This story will be updated.
AUGUSTA, Maine — Gov. Janet Mills’ office rebuked a top legislative Democrat on Thursday after saying she is threatening to oppose a key spending plan if the governor does not back several tribal-rights measures.
The situation between Mills and House Speaker Rachel Talbot Ross of Portland is one of the top examples of Democratic tension spilling from behind closed doors during the Mills era, threatening a $900 million state budget addition proposed by the governor on Wednesday and adding uncertainty to a long list of major issues the Legislature is considering this year.
While Mills promised to reset the state’s broken relationship with tribes after taking office in 2019 and signed a bill last year giving them control of a new mobile sports betting market, she has been skeptical of a sweeping rights expansion championed by Talbot Ross that would effectively throw out the terms of a landmark 1980 settlement treating tribes like cities and towns.
Talbot Ross’ chief of staff, Bill Brown, spoke with Jeremy Kennedy, his counterpart in Mills’ office, on Thursday to outline the speaker’s demands on the budget, Scott Ogden, the governor’s spokesperson, said in a statement saying the speaker’s actions seem “more like a tactic out of a Washington, D.C. playbook than how we govern here in Maine.”
“That is not responsible or good governance,” he said. “Each bill has real implications for Maine people, and each deserves to be given full, careful, and independent consideration.”
Talbot Ross’ office declined to comment. But the three measures that Ogden said Talbot Ross wants the governor to back are a yet-to-be-printed bill mirroring the provisions of a federal law on the handling of child abuse and neglect cases involving tribal children, as well as a state constitutional amendment forcing treaty obligations to be printed alongside the Maine Constitution and a bill to give tribes veto power over certain laws affecting them.
Talbot Ross had been at the center of negotiations on a bipartisan measure being crafted to withstand a potential veto from the governor, although Ogden said Talbot Ross’ staff indicated that the speaker plans to reintroduce a bill on that topic and hold hearings on it in the fall.
The episode adds a major hurdle to budget talks. Democrats bypassed Republicans in March to pass a $9.9 billion spending bill that set aside new initiatives the governor proposed. Virtually all of them are in the new measure unveiled by Mills on Wednesday, including $400 million in transportation funding intended to draw down $1 billion in federal funding.
Mills left out income tax cuts that Republicans are pushing for as well as items that Democrats want to add, including a child tax credit expansion.

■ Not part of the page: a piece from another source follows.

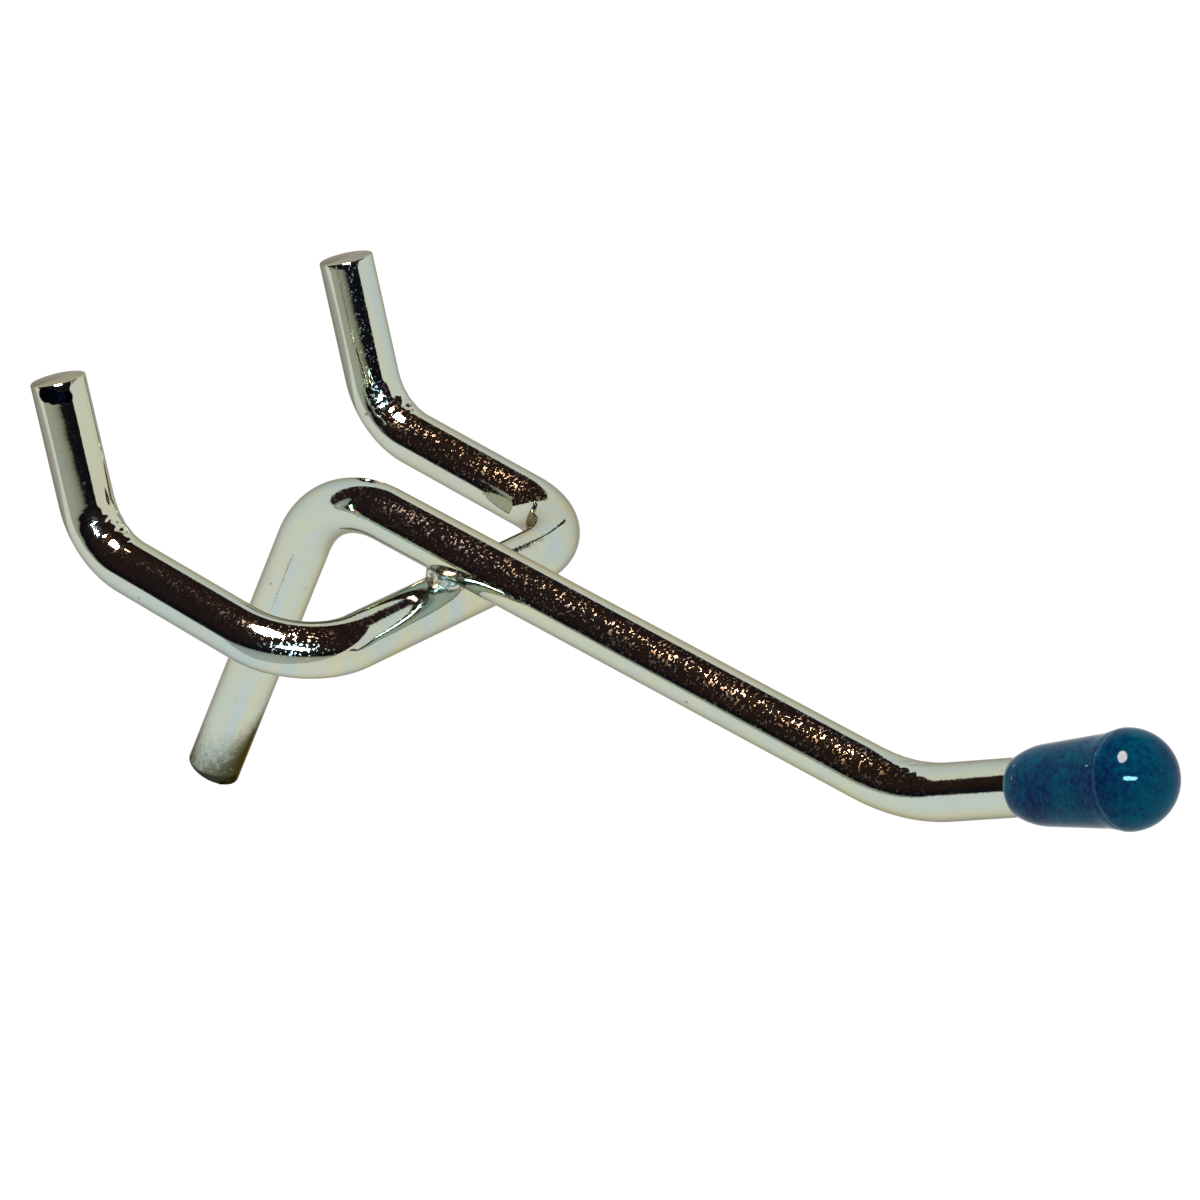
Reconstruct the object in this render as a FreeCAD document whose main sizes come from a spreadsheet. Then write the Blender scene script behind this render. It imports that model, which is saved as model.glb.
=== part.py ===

Talbot Ross teased her critique of the plan in a statement late Wednesday, saying “there is more work that can be done” on childcare and providing “thoughtful transitions” from federal COVID-19 programs.
Sustained from different ends of the spectrum could serve to kill the spending bill altogether or whittle it down significantly. Two-thirds approval in both chambers is needed to enact any spending plan immediately, while majorities could put one into effect within three months.